Workplace privacy: Five things that will make IT start monitoring your work computer

The IT department can be your greatest ally – or they can be your worst enemy.

Most of us use computers at some point during our jobs. Even in manual labour jobs are not exempt from having to file the occasional reports or send emails to superiors. Many fail to realize there is a server logging every single keystroke you type or link you click. And when it comes to your work computer nothing is considered private. Everything is fair game for the IT police.

But don’t start eyeing your laptop like it’s the Hal 9000 getting ready to cut off your oxygen supply. As someone who used to work hands-on in the IT department, I promise you the majority of IT folks are honest, ordinary people who want to police your online activity about as much as they want to clean out a shopping mall toilet. It’s messy, ugly, and a situation best avoided.

And here’s how. With these five ways to avoid the IT police (plus a bonus, super-important one we too often overlook) you can sleep well at night know your job safe from prying eyes.

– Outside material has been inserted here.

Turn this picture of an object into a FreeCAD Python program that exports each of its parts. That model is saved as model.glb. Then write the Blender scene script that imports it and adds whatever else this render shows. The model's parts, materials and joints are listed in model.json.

1.  Don’t Use Office Wi-Fi To Let Off Steam

Shooting the breeze online about so-and-so’s conduct, quality of work, or personal hygiene might relieve frustration at the moment, but it can have severe repercussions. If you must blow off steam while at work, use your own device (not your office-issued cell phone). And don’t forget to switch over to a non-office network.

Certain words can trigger warning messages on networks, particularly if the language is salty or politically incorrect. Call your co-workers any name you want, but only on your personal phone

2.  No Porn Or You’ll Get A Visit From The IT Department

If you thought this one was obvious, you’d be wrong. More than 3 percent of American workers admit to watching porn at work – which means the actual number is much higher.

Employers and contractors at the Pentagon’s Missile Defence Agency were busted for porn surfing and sharing pics on government computers in 2012. And in the UK Parliament buildings, more 300K searches for porn sites have been found.

What’s worse, naughty sites are often chock full of malware that will lead the IT police direct to your desk.

Like your paycheck? Stay away from your favourite XXX until you get home.

3.  Big Uploads Or Downloads

Sending or receiving large attachments through email or otherwise will frequently set off alarms in the IT department. The slowdown of network traffic – because you wanted to download a copy the new Baywatch film – will land you in hot water.

4.  Low Output

The flipside to downloading large files often, or scouring Google for the latest news is just as attention getting. Sparse activity on your computer can be a sign you’re a secret slacker.

5.  Keep Your Other Job(s) Separate

With the economy today, many people have a second job. And while that can mean great things for your bank account, a successful blog or eBbay store can attract the IT police. When things get boring at work, don’t let temptation pull you over to work on side gigs. Frequent, lengthy trips to websites that have nothing to do with your job will raise a flag on your activity. Bosses rarely enjoy paying you for your second job.

6.  Avoid The IT Police: Bonus Tip

Everyone goes to a sports, entertainment, or news site now and then. It’s the new normal. And for the most part, employers understand. The quick 2- or 3-minute break is healthy and often generates an increase in productivity when you get back to business.

But if you raise the curiosity of the IT police with one of the no-no’s above, they’re going to look at your complete browsing history – not just the stuff that brought you to their attention in the first place. Logging 10-hours every week on NFL.com won’t earn you much sympathy from your boss. Keep recreational browsing to a reasonable minimum if you want to avoid compounding your troubles.